Give back exactly the lines from the start of the listing to the line containing "pits = grain(tree, place, pit, 4, 0.7)", inclusive, and nothing beyond them.

## [PROVIDED RECORDS]
****

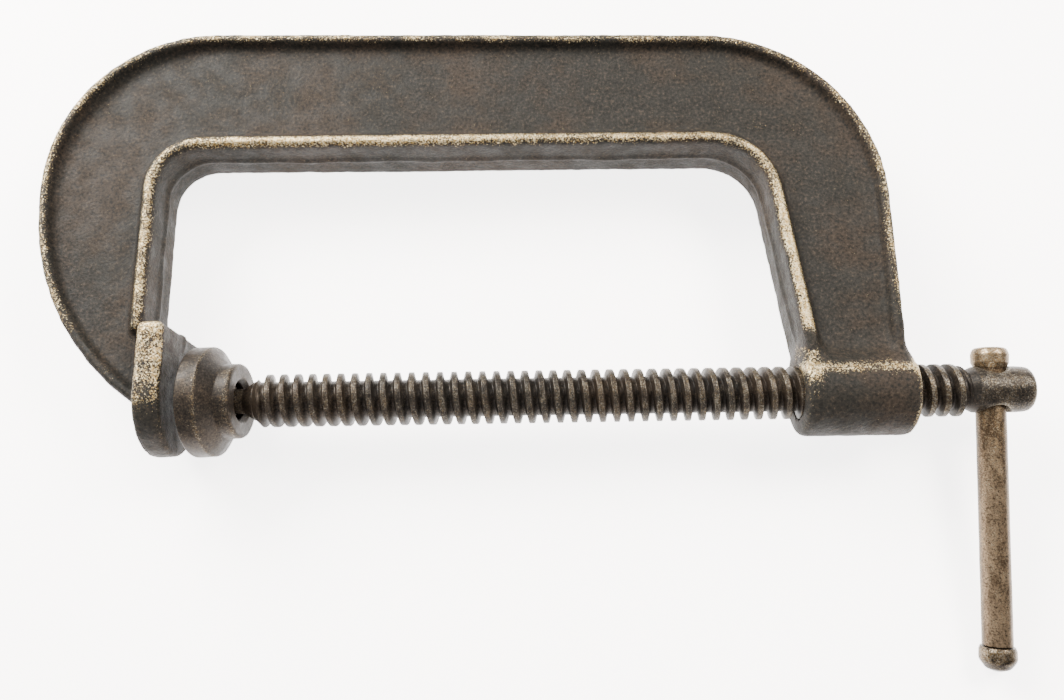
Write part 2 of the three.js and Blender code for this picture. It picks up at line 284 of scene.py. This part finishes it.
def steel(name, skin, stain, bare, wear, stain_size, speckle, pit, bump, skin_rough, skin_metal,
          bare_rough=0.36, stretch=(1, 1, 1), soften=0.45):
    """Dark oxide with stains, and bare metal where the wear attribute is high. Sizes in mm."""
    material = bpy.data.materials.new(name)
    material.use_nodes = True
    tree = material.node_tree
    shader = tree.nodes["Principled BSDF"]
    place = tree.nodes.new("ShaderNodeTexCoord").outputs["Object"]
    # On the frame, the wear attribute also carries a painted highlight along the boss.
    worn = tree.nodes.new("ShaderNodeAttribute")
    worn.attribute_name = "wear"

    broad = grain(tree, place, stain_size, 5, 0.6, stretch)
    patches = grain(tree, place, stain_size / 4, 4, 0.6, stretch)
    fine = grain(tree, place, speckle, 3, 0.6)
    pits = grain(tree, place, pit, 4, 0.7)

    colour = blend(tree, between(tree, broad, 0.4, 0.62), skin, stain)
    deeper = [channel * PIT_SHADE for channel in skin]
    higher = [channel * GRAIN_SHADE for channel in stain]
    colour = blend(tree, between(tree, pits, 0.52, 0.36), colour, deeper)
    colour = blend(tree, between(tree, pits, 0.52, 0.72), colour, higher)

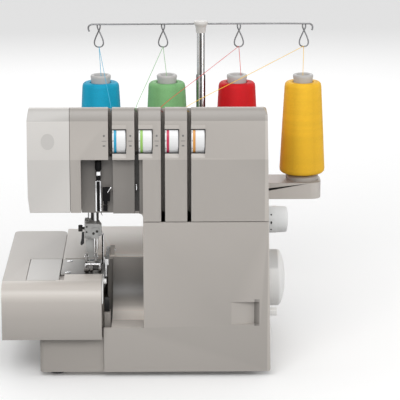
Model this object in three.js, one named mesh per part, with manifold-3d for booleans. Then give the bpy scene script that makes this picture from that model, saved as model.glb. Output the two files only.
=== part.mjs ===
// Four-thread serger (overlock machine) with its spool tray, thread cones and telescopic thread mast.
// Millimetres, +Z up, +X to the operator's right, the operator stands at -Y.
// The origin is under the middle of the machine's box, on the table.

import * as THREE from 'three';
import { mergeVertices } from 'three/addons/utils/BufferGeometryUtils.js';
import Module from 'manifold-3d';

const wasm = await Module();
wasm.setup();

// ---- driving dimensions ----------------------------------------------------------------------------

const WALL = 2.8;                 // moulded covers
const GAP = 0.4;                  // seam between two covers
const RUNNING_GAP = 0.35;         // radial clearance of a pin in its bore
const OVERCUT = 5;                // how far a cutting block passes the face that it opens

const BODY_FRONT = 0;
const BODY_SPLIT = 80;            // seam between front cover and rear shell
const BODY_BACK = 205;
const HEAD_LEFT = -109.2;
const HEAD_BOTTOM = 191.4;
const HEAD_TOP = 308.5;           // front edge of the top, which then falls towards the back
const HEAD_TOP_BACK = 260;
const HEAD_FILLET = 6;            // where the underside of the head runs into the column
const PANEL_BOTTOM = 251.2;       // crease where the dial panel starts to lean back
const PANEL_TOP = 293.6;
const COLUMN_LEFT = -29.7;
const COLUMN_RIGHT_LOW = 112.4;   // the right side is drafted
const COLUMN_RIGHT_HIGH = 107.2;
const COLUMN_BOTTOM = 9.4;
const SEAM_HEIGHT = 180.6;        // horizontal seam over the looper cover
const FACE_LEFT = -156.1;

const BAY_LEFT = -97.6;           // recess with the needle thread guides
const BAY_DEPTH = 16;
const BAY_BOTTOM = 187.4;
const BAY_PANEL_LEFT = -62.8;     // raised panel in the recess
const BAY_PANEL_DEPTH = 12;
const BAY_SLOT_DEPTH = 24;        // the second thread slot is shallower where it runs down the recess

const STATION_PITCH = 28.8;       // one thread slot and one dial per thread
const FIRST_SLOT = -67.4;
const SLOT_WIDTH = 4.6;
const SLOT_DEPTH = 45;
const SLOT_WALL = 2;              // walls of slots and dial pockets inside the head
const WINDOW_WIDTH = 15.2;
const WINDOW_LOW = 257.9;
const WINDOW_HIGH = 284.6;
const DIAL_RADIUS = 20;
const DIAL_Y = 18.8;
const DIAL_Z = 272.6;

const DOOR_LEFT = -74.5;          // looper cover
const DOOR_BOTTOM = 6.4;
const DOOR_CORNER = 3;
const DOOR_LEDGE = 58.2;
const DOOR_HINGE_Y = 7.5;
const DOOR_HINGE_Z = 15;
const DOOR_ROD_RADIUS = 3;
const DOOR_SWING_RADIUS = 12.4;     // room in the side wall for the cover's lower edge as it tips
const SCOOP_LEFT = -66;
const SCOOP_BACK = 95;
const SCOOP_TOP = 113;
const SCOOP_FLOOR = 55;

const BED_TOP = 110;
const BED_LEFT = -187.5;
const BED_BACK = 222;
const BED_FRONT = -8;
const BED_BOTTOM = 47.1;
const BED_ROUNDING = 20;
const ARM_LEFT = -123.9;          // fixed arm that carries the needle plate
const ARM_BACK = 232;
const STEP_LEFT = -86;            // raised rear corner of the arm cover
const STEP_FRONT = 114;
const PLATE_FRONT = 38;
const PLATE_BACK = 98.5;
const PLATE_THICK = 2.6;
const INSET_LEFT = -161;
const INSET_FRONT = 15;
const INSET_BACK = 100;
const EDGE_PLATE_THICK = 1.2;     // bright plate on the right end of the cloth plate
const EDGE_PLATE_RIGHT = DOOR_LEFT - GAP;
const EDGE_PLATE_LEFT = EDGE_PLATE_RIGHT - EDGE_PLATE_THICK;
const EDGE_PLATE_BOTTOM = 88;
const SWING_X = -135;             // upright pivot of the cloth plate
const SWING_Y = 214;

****

## [SOLUTION FOR THIS TASK]
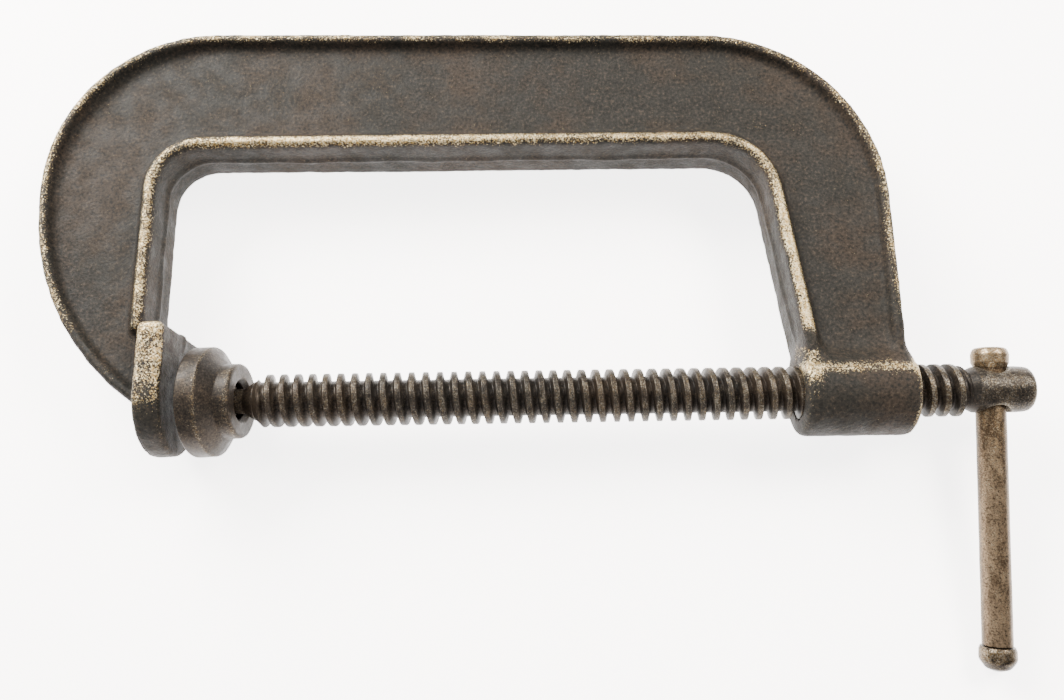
Write part 2 of the three.js and Blender code for this picture. It picks up at line 284 of scene.py. This part finishes it.
def steel(name, skin, stain, bare, wear, stain_size, speckle, pit, bump, skin_rough, skin_metal,
          bare_rough=0.36, stretch=(1, 1, 1), soften=0.45):
    """Dark oxide with stains, and bare metal where the wear attribute is high. Sizes in mm."""
    material = bpy.data.materials.new(name)
    material.use_nodes = True
    tree = material.node_tree
    shader = tree.nodes["Principled BSDF"]
    place = tree.nodes.new("ShaderNodeTexCoord").outputs["Object"]
    # On the frame, the wear attribute also carries a painted highlight along the boss.
    worn = tree.nodes.new("ShaderNodeAttribute")
    worn.attribute_name = "wear"

    broad = grain(tree, place, stain_size, 5, 0.6, stretch)
    patches = grain(tree, place, stain_size / 4, 4, 0.6, stretch)
    fine = grain(tree, place, speckle, 3, 0.6)
    pits = grain(tree, place, pit, 4, 0.7)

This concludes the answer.